In 1619 Brooke published a ‘Catalogue and Succession of Kings, Princes, and Nobilitie since the Norman Conquest,’ a work of considerable merit, though it did not escape censure, for Vincent, Rouge Croix, an adherent of Camden, in a ‘Discovery of Errors,’ printed three years afterwards, controverted many of its statements. Brooke still continued his paltry and litigious proceedings, and was twice suspended from his office; and it was even attempted to expel him from the College.[292] He closed his unenviable life in 1625, and was buried in the twin-towered church of Reculver, co. Kent, where a mural monument informs us that
“quit of worldly miseries,
Ralph Brooke, Esq., late York herald, lies.
Fifteenth October he was last alive,
One thousand six hundred and twenty-five
Seaventy three years bore he fortune’s harmes,
And forty-five an officer of armes,” &c.
Robert Glover, Somerset, temp.
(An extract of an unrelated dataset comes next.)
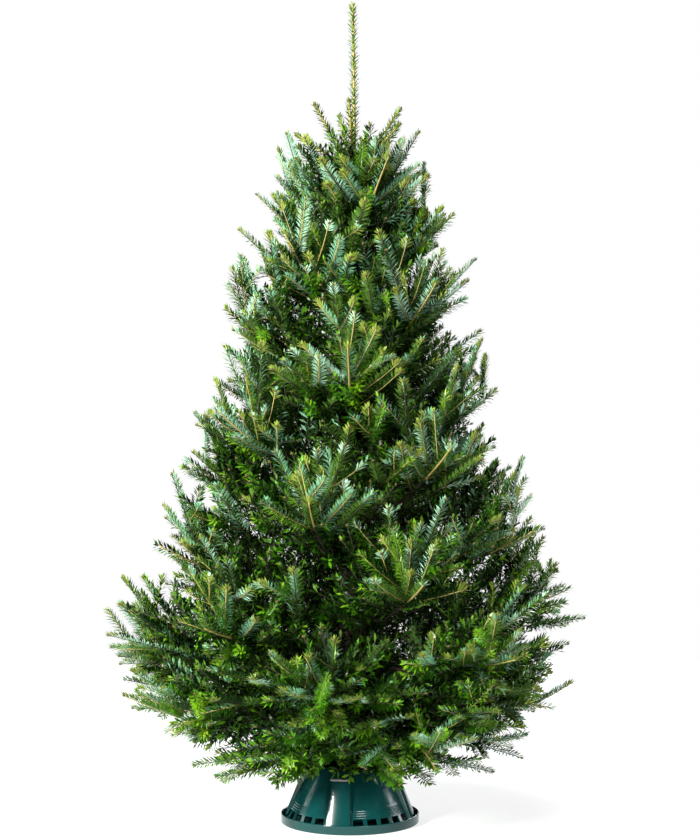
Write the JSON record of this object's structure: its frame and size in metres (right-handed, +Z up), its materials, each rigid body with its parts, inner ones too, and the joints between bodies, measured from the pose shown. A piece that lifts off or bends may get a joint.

Elizabeth, wrote a treatise entitled ‘Nobilitas Politica vel Civilis,’ which was posthumously published in 1608, the author having died in 1588. He was a most learned and industrious herald, and his authority in genealogy and heraldry is much relied on by the officers of arms of the present day. His MSS. are in the library of the College.
In 1610 appeared ‘The Catalogue of Honour, or Treasury of true Nobility peculiar and proper to the Isle of Great Britaine,’ by Thomas Milles, esq. of Davington-hall, co. Kent. This large folio of eleven hundred pages is professedly a compilation from the MSS. of Glover, to whom Mr. Milles was nephew; and although reliance is not to be placed upon all its statements, it constitutes a remarkable monument of the persevering labour and research of that herald.
Edmund Bolton, a retainer of Villiers, duke of Buckingham, was author of several works. His principal heraldric composition is a small volume entitled the ‘Elements of Armouries,’ to which are prefixed commendatory epistles by Segar and Camden, honourable testimonies of its merit. In his remarks upon the lines of partition, &c. he displays more geometrical than heraldric knowledge. His religious opinions are discovered by his wish for a new crusade. His style is highly pedantic, and the reader would scarcely thank me for a specimen.
John Guillim (Rouge Dragon pursuivant in 1617, in which office he died in 1621,) was of Welsh extraction, and a native of Herefordshire. His ‘Display of Heraldrie,’ one of the most popular of heraldric treatises, has passed through numerous editions. Anthony a Wood asserts that the real author of it was John Barkham, rector of Bocking in Kent, who composed it in the early part of his life, and afterwards thinking it somewhat inconsistent with his profession to publish a work on arms, communicated the manuscript to Guillim, who gave it to the world with his own name. What authority Wood had for this assertion does not appear, but from the erudition displayed in the work, it is evidently not the production of a very young man; and besides this, in the dedication to the king, Guillim himself does not hesitate to claim the merit of originality, for he says “I am the first who brought a method into this heroic art.” It is remarkable that three of the most celebrated books on our science, namely those of Dame J. Berners, William Wyrley, and John Guillim, should have been ascribed to other parties than those under whose names they have gone forth to the world. The highly complimentary verses prefixed to this volume by Guillim’s seniors in office can hardly be supposed to have been written to sanction a fiction in allowing him the merit of another’s labours.[293] The eulogium of one G. Belcher not only commends the work in the highest terms, but, after enumerating the several authors who had written on the same subject, namely Wynkenthewordius,[294] Leghus, Boswell, Fernus, and Wyrleius, adds
“At tu præ cæteris Guillime.”
The ‘Display’ may fairly claim to be considered the first methodical and intelligent view of heraldry published in England; and the addition of the name of the family to every coat of arms cited as an example (which in all earlier treatises is wanting) has conduced as much as its intrinsic merit to give to Guillim’s book the popularity it enjoys.[295]
Henry Peacham (whose name is more familiar to the non-heraldric reader than those of most other armorists of early date, in consequence of Dr. Johnson, in his Dictionary, referring exclusively to him as an authority for terms of blazonry,) wrote ‘The Compleat Gentleman,’ which professes to treat of every necessary accomplishment befitting that character, and of course, among other things, “of armorie or the blazon of armes.” The 13th chapter, devoted to this subject, is a compendious and scientific production. ‘The Compleat Gentleman’ was one of the most popular books of its time, and between 1622 and 1661 passed through six editions. In 1630 Peacham published another work called ‘The Gentleman’s Exercise, or an exquisite practise as well for drawing all manner of beasts in their true portraitures, as also the making of all kinds of colours to be used in lymming, painting, tricking and blazon of coates and armes, with diuers others most delightfull and pleasurable obseruations for all yong Gentlemen and others.’